The status in the ship orders table is either 0 – unshipped or 1 – shipped. If an order has already shipped we cannot update the record so we will log an error in the logtable.

DELIMITER $$
CREATE PROCEDURE ordupdate()
BEGIN
  DECLARE ordid int;
  DECLARE prodid int;
  DECLARE item int;
  DECLARE count int;
  DECLARE shipitems int;
  DECLARE shipstatus int;
  DECLARE done int DEFAULT 0;
  DECLARE cur CURSOR FOR SELECT orderid, productid, items FROM tmporders;
  DECLARE CONTINUE HANDLER FOR NOT FOUND SET done = 1;
  OPEN cur;
  REPEAT
    FETCH cur INTO ordid, prodid, item;
    -- Now we need to check if record exists in ship orders table
    SELECT COUNT(1) INTO count FROM shiporders WHERE orderid = ordid AND productid = prodid;
    IF count = 0 THEN
      -- We do not have any records so we insert
      INSERT INTO shiporders(orderid, productid, items, status) VALUES (ordid, prodid, item, 0);
    ELSE
      SELECT items, status INTO shipitems, shipstatus FROM shiporders WHERE orderid = ordid AND productid = prodid;
      -- If the number of items are the same then we do not perform any operation
      IF shipitems <> item THEN
        IF shipstatus = 0 THEN
          UPDATE shiporders SET items = item WHERE orderid = ordid AND productid = prodid;
        ELSE
          -- We have a problem the order has already shipped so we log a message
          INSERT INTO logtable (description) VALUES (CONCAT('Order ID: ', 
              ordid, ' and Product ID: ', prodid, 
              ' attempted to update number of items but status is already shipped'));
        END IF;
      END IF;
    END IF;
  UNTIL done END REPEAT;
  CLOSE cur;
END$$
DELIMITER ;

Here is our tests and their respective results.

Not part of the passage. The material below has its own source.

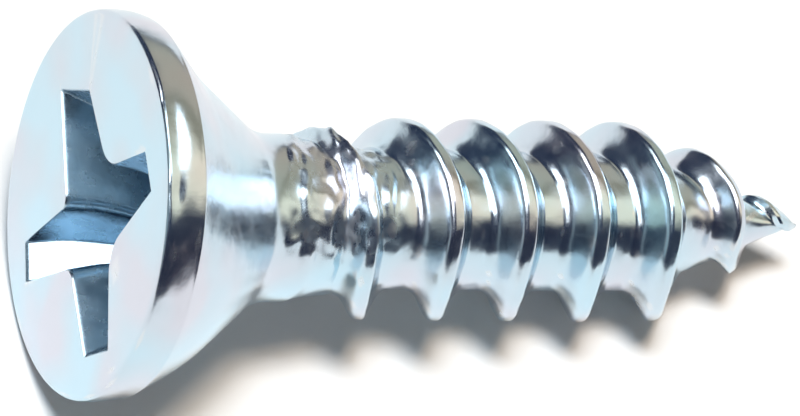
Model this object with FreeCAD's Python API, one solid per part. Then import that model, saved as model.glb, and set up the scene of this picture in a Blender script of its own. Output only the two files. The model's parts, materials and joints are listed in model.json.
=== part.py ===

mysql> select * from tmporders;
+---------+-----------+-------+
| orderid | productid | items |
+---------+-----------+-------+
|       1 |         1 |     5 |
|       1 |         2 |     5 |
|       1 |         3 |     2 |
|       2 |         2 |     6 |
|       2 |         3 |     3 |
|       4 |         1 |     4 |
|       6 |         5 |    10 |
+---------+-----------+-------+
7 rows in set (0.00 sec)
mysql> select * from shiporders;
+---------+-----------+-------+--------+
| orderid | productid | items | status |
+---------+-----------+-------+--------+
|       1 |         1 |     3 |      0 |
|       2 |         2 |     6 |      1 |
|       2 |         3 |     6 |      1 |
+---------+-----------+-------+--------+
3 rows in set (0.00 sec)
mysql> select * from logtable;
Empty set (0.00 sec)
mysql> call ordupdate;
Query OK, 0 rows affected (0.00 sec)
mysql> select * from shiporders;
+---------+-----------+-------+--------+
| orderid | productid | items | status |
+---------+-----------+-------+--------+
|       1 |         1 |     5 |      0 |
|       2 |         2 |     6 |      1 |
|       2 |         3 |     6 |      1 |
|       1 |         2 |     5 |      0 |
|       1 |         3 |     2 |      0 |
|       4 |         1 |     4 |      0 |
|       6 |         5 |    10 |      0 |
+---------+-----------+-------+--------+
7 rows in set (0.00 sec)
mysql> select * from logtable;
+----+-------------------------------------------------------------------------------------------------+
| id | description                                                                                     |
+----+-------------------------------------------------------------------------------------------------+
|  1 | Order ID: 2 and Product ID: 3 attempted to update number of items but status is already shipped |
+----+-------------------------------------------------------------------------------------------------+
1 row in set (0.00 sec)

Depending on the type of table that is being used a transaction may wrap the stored procedure to make sure that in the event of a failure we can rerun the entire code. Otherwise it might be best on each iteration of the loop to remove the item from the temporary table which will allow us to rerun for the remaining items.